Aim: Set down each entry from the block beneath, exactly as written.
--------------------------------------------------
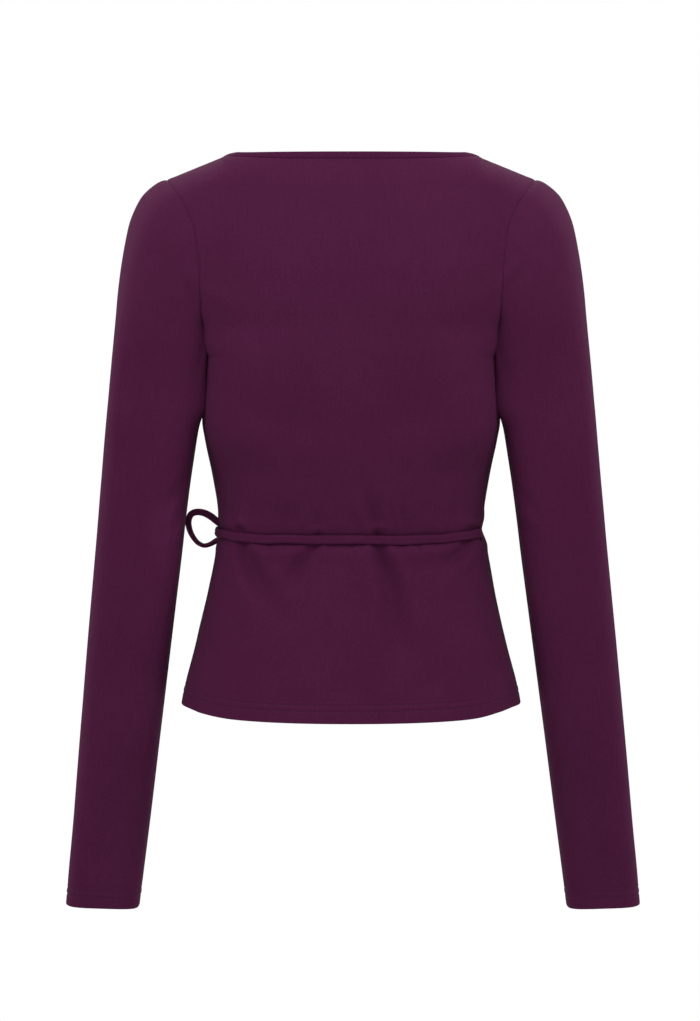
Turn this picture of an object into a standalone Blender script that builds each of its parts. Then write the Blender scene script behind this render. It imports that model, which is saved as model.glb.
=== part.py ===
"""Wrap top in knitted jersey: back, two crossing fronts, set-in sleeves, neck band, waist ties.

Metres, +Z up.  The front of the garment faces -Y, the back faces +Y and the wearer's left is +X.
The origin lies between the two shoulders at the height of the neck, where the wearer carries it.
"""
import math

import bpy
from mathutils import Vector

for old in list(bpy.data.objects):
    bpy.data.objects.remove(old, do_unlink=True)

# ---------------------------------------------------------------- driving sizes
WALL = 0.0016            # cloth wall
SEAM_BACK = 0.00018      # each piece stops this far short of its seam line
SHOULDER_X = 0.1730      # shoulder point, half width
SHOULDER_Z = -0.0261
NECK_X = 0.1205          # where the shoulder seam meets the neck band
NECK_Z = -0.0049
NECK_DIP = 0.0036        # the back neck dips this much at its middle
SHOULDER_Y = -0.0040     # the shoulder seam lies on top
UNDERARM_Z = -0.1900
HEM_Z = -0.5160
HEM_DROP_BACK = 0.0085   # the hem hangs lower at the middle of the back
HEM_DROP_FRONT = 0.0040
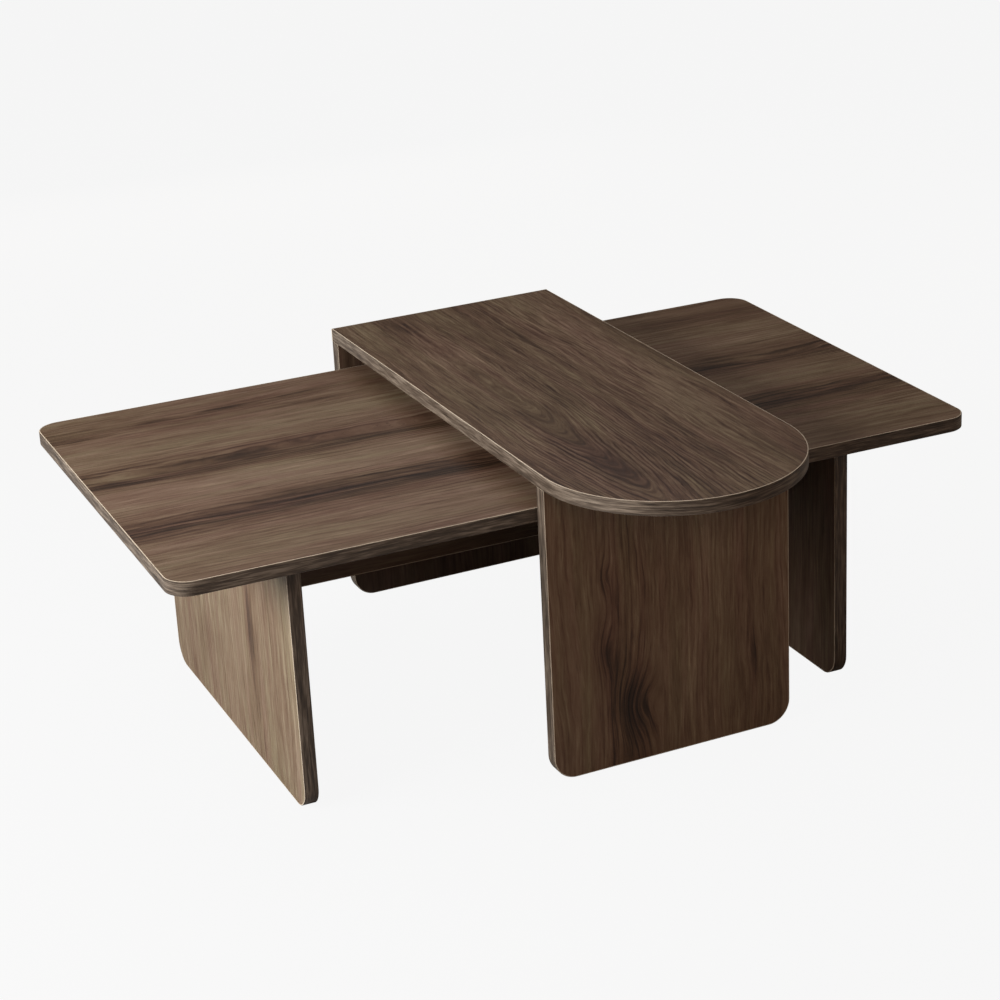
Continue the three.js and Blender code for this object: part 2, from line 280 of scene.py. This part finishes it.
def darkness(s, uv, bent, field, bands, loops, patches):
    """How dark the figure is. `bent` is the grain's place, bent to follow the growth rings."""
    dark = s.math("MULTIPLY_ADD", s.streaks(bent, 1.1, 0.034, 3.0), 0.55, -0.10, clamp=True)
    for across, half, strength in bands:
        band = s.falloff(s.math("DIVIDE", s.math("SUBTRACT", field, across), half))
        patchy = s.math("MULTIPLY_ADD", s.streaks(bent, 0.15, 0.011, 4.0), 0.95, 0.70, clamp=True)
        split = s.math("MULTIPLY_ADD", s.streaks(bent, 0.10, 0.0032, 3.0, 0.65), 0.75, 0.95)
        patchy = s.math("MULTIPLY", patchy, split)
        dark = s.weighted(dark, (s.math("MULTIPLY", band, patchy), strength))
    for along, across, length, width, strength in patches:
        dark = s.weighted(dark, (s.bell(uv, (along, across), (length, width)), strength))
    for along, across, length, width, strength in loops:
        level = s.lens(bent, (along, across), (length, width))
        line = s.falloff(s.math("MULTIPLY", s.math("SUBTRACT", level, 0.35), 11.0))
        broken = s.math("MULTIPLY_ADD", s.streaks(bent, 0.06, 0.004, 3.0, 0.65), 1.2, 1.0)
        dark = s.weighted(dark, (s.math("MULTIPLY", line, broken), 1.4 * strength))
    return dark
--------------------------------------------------
Final answer:
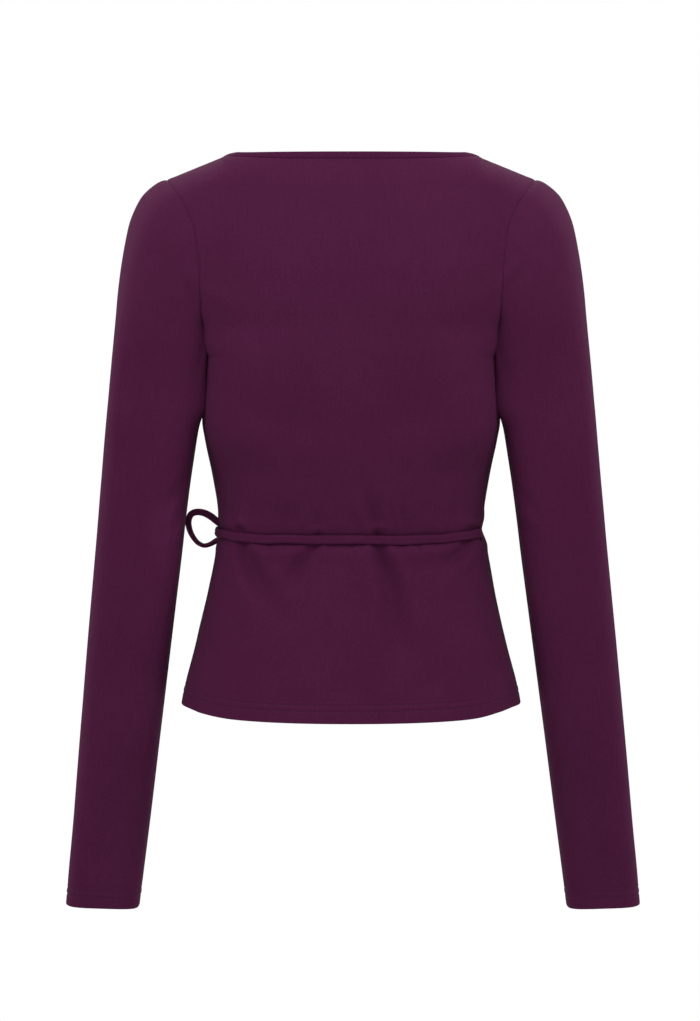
Turn this picture of an object into a standalone Blender script that builds each of its parts. Then write the Blender scene script behind this render. It imports that model, which is saved as model.glb.
=== part.py ===
"""Wrap top in knitted jersey: back, two crossing fronts, set-in sleeves, neck band, waist ties.

Metres, +Z up.  The front of the garment faces -Y, the back faces +Y and the wearer's left is +X.
The origin lies between the two shoulders at the height of the neck, where the wearer carries it.
"""
import math

import bpy
from mathutils import Vector

for old in list(bpy.data.objects):
    bpy.data.objects.remove(old, do_unlink=True)

# ---------------------------------------------------------------- driving sizes
WALL = 0.0016            # cloth wall
SEAM_BACK = 0.00018      # each piece stops this far short of its seam line
SHOULDER_X = 0.1730      # shoulder point, half width
SHOULDER_Z = -0.0261
NECK_X = 0.1205          # where the shoulder seam meets the neck band
NECK_Z = -0.0049
NECK_DIP = 0.0036        # the back neck dips this much at its middle
SHOULDER_Y = -0.0040     # the shoulder seam lies on top
UNDERARM_Z = -0.1900
HEM_Z = -0.5160
HEM_DROP_BACK = 0.0085   # the hem hangs lower at the middle of the back
HEM_DROP_FRONT = 0.0040
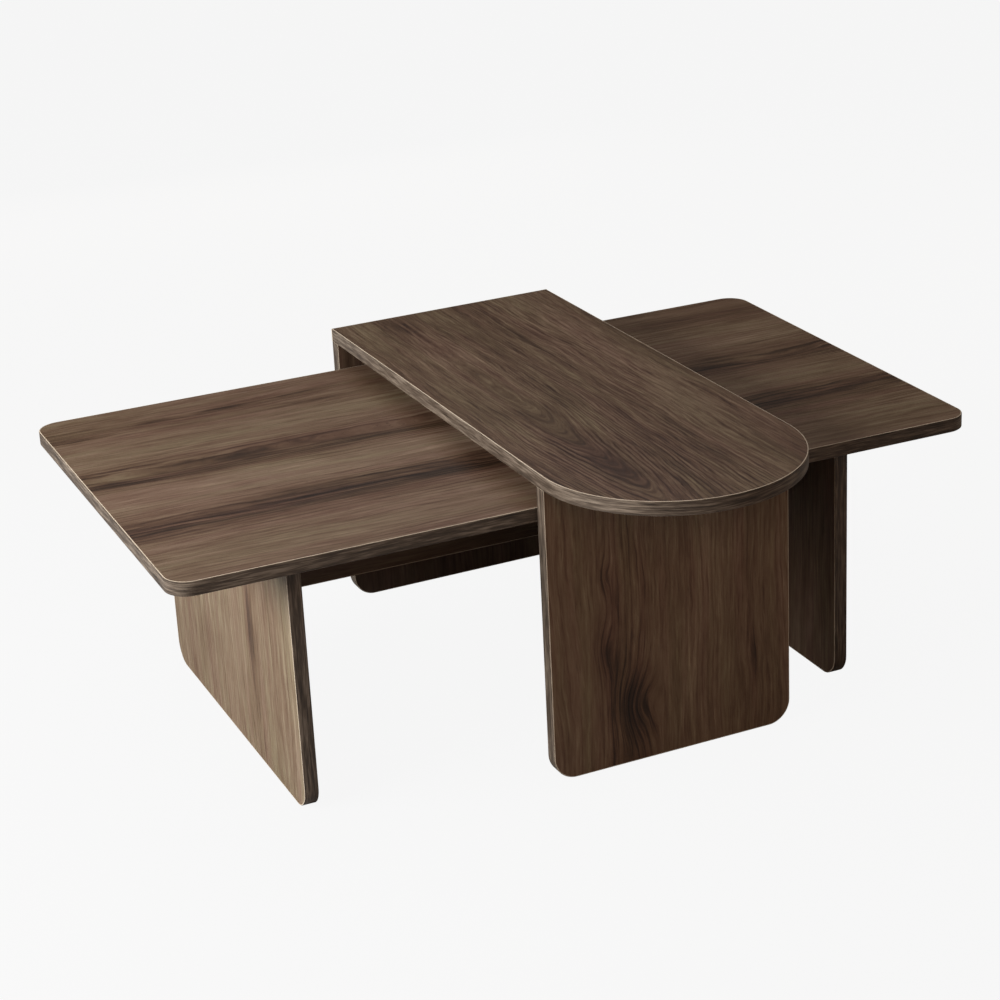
Continue the three.js and Blender code for this object: part 2, from line 280 of scene.py. This part finishes it.
def darkness(s, uv, bent, field, bands, loops, patches):
    """How dark the figure is. `bent` is the grain's place, bent to follow the growth rings."""
    dark = s.math("MULTIPLY_ADD", s.streaks(bent, 1.1, 0.034, 3.0), 0.55, -0.10, clamp=True)
    for across, half, strength in bands:
        band = s.falloff(s.math("DIVIDE", s.math("SUBTRACT", field, across), half))
        patchy = s.math("MULTIPLY_ADD", s.streaks(bent, 0.15, 0.011, 4.0), 0.95, 0.70, clamp=True)
        split = s.math("MULTIPLY_ADD", s.streaks(bent, 0.10, 0.0032, 3.0, 0.65), 0.75, 0.95)
        patchy = s.math("MULTIPLY", patchy, split)
        dark = s.weighted(dark, (s.math("MULTIPLY", band, patchy), strength))
    for along, across, length, width, strength in patches:
        dark = s.weighted(dark, (s.bell(uv, (along, across), (length, width)), strength))
    for along, across, length, width, strength in loops:
        level = s.lens(bent, (along, across), (length, width))
        line = s.falloff(s.math("MULTIPLY", s.math("SUBTRACT", level, 0.35), 11.0))
        broken = s.math("MULTIPLY_ADD", s.streaks(bent, 0.06, 0.004, 3.0, 0.65), 1.2, 1.0)
        dark = s.weighted(dark, (s.math("MULTIPLY", line, broken), 1.4 * strength))
    return dark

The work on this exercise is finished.